WHAT IS EXPECTED: Output every entry exactly as given.

**** RECORDS SUPPLIED ****

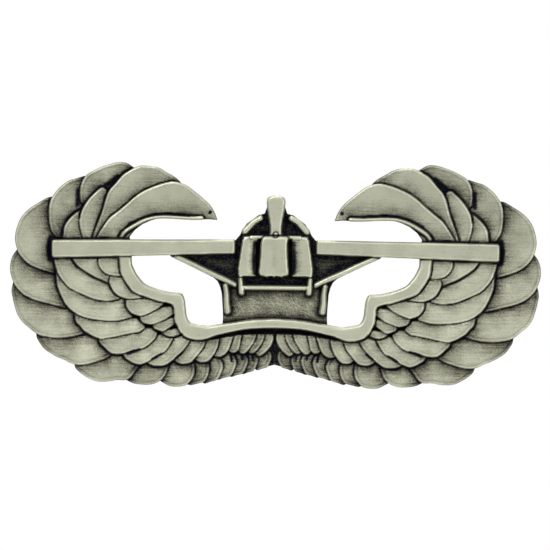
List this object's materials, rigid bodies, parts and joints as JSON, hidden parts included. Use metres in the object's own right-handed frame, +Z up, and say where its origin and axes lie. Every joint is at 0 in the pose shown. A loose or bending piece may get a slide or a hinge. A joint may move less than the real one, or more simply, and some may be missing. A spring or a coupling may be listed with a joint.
{
  "type": "winged glider badge",
  "caption": "Die-struck metal wings badge with a front-view glider, pinned through cloth by rear posts and held by sprung butterfly clutches.",
  "frame": {"origin": "middle of the badge's flat back, where it lies on the cloth", "axes": "+Z up as worn, -Y out of the face, +Y into the cloth along the posts, +X to the right as the badge is looked at"},
  "size_m": [0.0634, 0.0123, 0.0268],
  "materials": {
    "antique_silver": "satin antique silver plate with dark patina in the recesses",
    "nickel": "satin nickel plate",
    "solder": "dull soft solder",
    "clutch_brass": "bright stamped brass",
    "spring_brass": "spring-tempered sheet brass"
  },
  "bodies": {
    "badge": {"badge_plate": "antique_silver", "left_post": "nickel", "left_post_pad": "nickel", "left_solder_fillet": "solder", "right_post": "nickel", "right_post_pad": "nickel", "right_solder_fillet": "solder"},
    "left_clutch": {"left_clutch_base_disc": "clutch_brass", "left_clutch_cover": "clutch_brass", "left_clutch_spring": "spring_brass"},
    "left_inner_wing": {"left_clutch_inner_wing": "spring_brass"},
    "left_outer_wing": {"left_clutch_outer_wing": "spring_brass"},
    "right_clutch": {"right_clutch_base_disc": "clutch_brass", "right_clutch_cover": "clutch_brass", "right_clutch_spring": "spring_brass"},
    "right_inner_wing": {"right_clutch_inner_wing": "spring_brass"},
    "right_outer_wing": {"right_clutch_outer_wing": "spring_brass"}
  },
  "joints": [
    {"name": "left_clutch_pull", "type": "slide", "parent": "badge", "child": "left_clutch", "axis": [0, 1, 0], "range_m": [0, 0.0085]},
    {"name": "left_inner_wing_squeeze", "type": "hinge", "parent": "left_clutch", "child": "left_inner_wing", "pos_m": [-0.0221, 0.0061, -0.0016], "axis": [0, 0, 1], "range_deg": [0, 12], "stiffness_Nm_per_rad": 0.0025, "springref_deg": -5.73},
    {"name": "left_outer_wing_squeeze", "type": "hinge", "parent": "left_clutch", "child": "left_outer_wing", "pos_m": [-0.0259, 0.0061, -0.0016], "axis": [0, 0, -1], "range_deg": [0, 12], "stiffness_Nm_per_rad": 0.0025, "springref_deg": -5.73},
    {"name": "right_clutch_pull", "type": "slide", "parent": "badge", "child": "right_clutch", "axis": [0, 1, 0], "range_m": [0, 0.0085]},
    {"name": "right_inner_wing_squeeze", "type": "hinge", "parent": "right_clutch", "child": "right_inner_wing", "pos_m": [0.0221, 0.0061, -0.0016], "axis": [0, 0, -1], "range_deg": [0, 12], "stiffness_Nm_per_rad": 0.0025, "springref_deg": -5.73},
    {"name": "right_outer_wing_squeeze", "type": "hinge", "parent": "right_clutch", "child": "right_outer_wing", "pos_m": [0.0259, 0.0061, -0.0016], "axis": [0, 0, 1], "range_deg": [0, 12], "stiffness_Nm_per_rad": 0.0025, "springref_deg": -5.73}
  ],
  "couplings": [
    {"joint": "left_outer_wing_squeeze", "follows": "left_inner_wing_squeeze", "ratio": 1},
    {"joint": "right_outer_wing_squeeze", "follows": "right_inner_wing_squeeze", "ratio": 1}
  ]
}
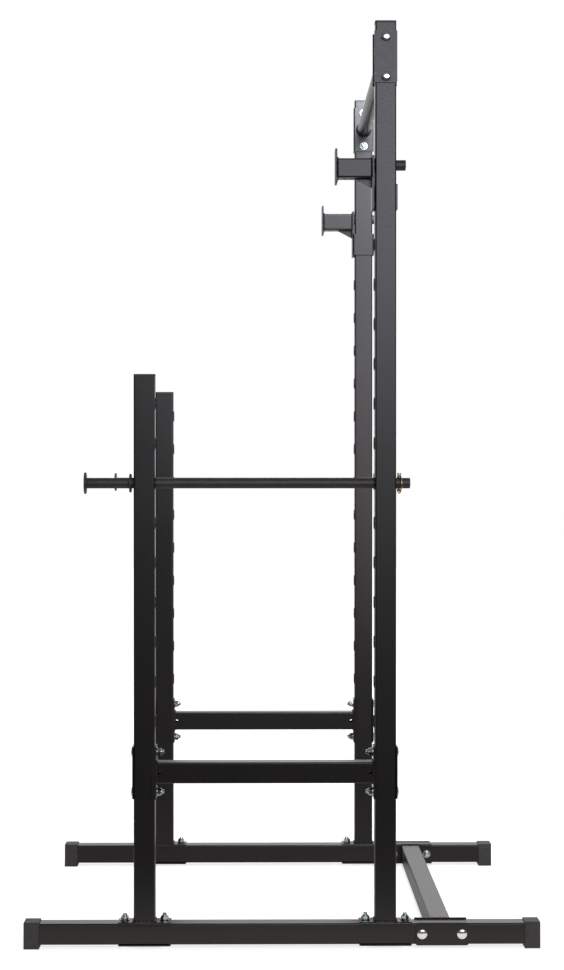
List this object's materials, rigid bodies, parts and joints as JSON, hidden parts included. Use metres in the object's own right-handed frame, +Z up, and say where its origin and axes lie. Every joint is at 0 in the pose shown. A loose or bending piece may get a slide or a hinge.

****

SOLUTION TO THE EXERCISE:
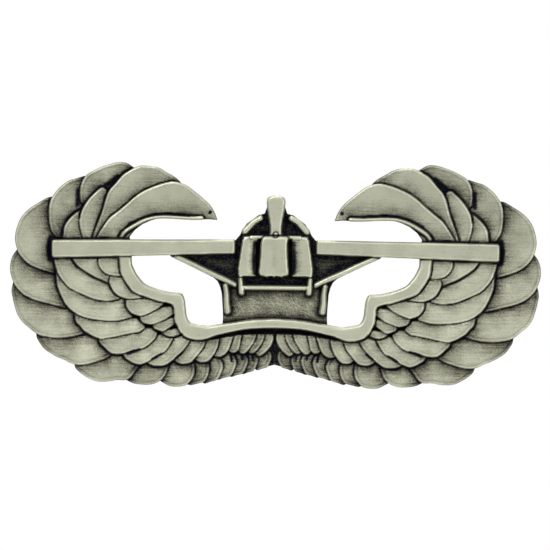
List this object's materials, rigid bodies, parts and joints as JSON, hidden parts included. Use metres in the object's own right-handed frame, +Z up, and say where its origin and axes lie. Every joint is at 0 in the pose shown. A loose or bending piece may get a slide or a hinge. A joint may move less than the real one, or more simply, and some may be missing. A spring or a coupling may be listed with a joint.
{
  "type": "winged glider badge",
  "caption": "Die-struck metal wings badge with a front-view glider, pinned through cloth by rear posts and held by sprung butterfly clutches.",
  "frame": {"origin": "middle of the badge's flat back, where it lies on the cloth", "axes": "+Z up as worn, -Y out of the face, +Y into the cloth along the posts, +X to the right as the badge is looked at"},
  "size_m": [0.0634, 0.0123, 0.0268],
  "materials": {
    "antique_silver": "satin antique silver plate with dark patina in the recesses",
    "nickel": "satin nickel plate",
    "solder": "dull soft solder",
    "clutch_brass": "bright stamped brass",
    "spring_brass": "spring-tempered sheet brass"
  },
  "bodies": {
    "badge": {"badge_plate": "antique_silver", "left_post": "nickel", "left_post_pad": "nickel", "left_solder_fillet": "solder", "right_post": "nickel", "right_post_pad": "nickel", "right_solder_fillet": "solder"},
    "left_clutch": {"left_clutch_base_disc": "clutch_brass", "left_clutch_cover": "clutch_brass", "left_clutch_spring": "spring_brass"},
    "left_inner_wing": {"left_clutch_inner_wing": "spring_brass"},
    "left_outer_wing": {"left_clutch_outer_wing": "spring_brass"},
    "right_clutch": {"right_clutch_base_disc": "clutch_brass", "right_clutch_cover": "clutch_brass", "right_clutch_spring": "spring_brass"},
    "right_inner_wing": {"right_clutch_inner_wing": "spring_brass"},
    "right_outer_wing": {"right_clutch_outer_wing": "spring_brass"}
  },
  "joints": [
    {"name": "left_clutch_pull", "type": "slide", "parent": "badge", "child": "left_clutch", "axis": [0, 1, 0], "range_m": [0, 0.0085]},
    {"name": "left_inner_wing_squeeze", "type": "hinge", "parent": "left_clutch", "child": "left_inner_wing", "pos_m": [-0.0221, 0.0061, -0.0016], "axis": [0, 0, 1], "range_deg": [0, 12], "stiffness_Nm_per_rad": 0.0025, "springref_deg": -5.73},
    {"name": "left_outer_wing_squeeze", "type": "hinge", "parent": "left_clutch", "child": "left_outer_wing", "pos_m": [-0.0259, 0.0061, -0.0016], "axis": [0, 0, -1], "range_deg": [0, 12], "stiffness_Nm_per_rad": 0.0025, "springref_deg": -5.73},
    {"name": "right_clutch_pull", "type": "slide", "parent": "badge", "child": "right_clutch", "axis": [0, 1, 0], "range_m": [0, 0.0085]},
    {"name": "right_inner_wing_squeeze", "type": "hinge", "parent": "right_clutch", "child": "right_inner_wing", "pos_m": [0.0221, 0.0061, -0.0016], "axis": [0, 0, -1], "range_deg": [0, 12], "stiffness_Nm_per_rad": 0.0025, "springref_deg": -5.73},
    {"name": "right_outer_wing_squeeze", "type": "hinge", "parent": "right_clutch", "child": "right_outer_wing", "pos_m": [0.0259, 0.0061, -0.0016], "axis": [0, 0, 1], "range_deg": [0, 12], "stiffness_Nm_per_rad": 0.0025, "springref_deg": -5.73}
  ],
  "couplings": [
    {"joint": "left_outer_wing_squeeze", "follows": "left_inner_wing_squeeze", "ratio": 1},
    {"joint": "right_outer_wing_squeeze", "follows": "right_inner_wing_squeeze", "ratio": 1}
  ]
}
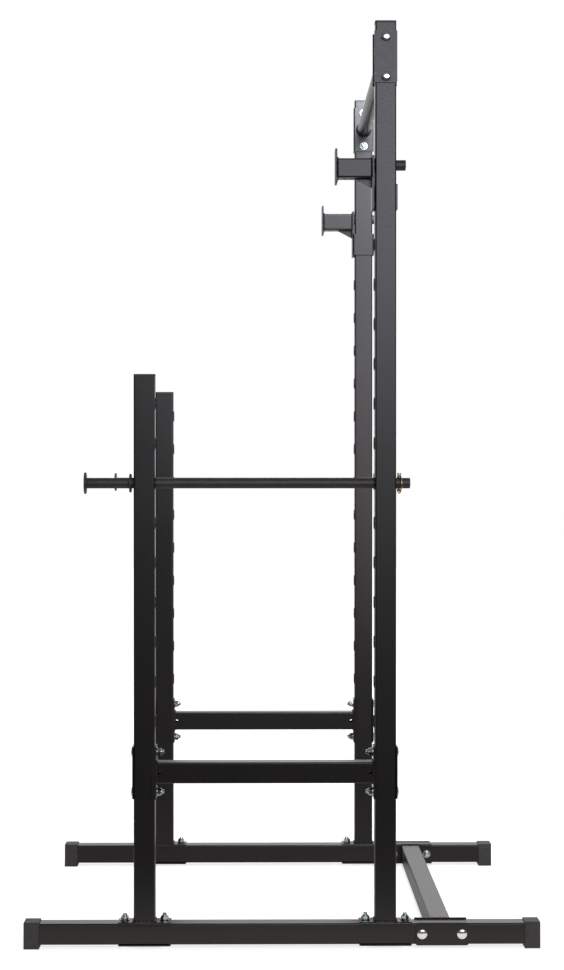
List this object's materials, rigid bodies, parts and joints as JSON, hidden parts included. Use metres in the object's own right-handed frame, +Z up, and say where its origin and axes lie. Every joint is at 0 in the pose shown. A loose or bending piece may get a slide or a hinge.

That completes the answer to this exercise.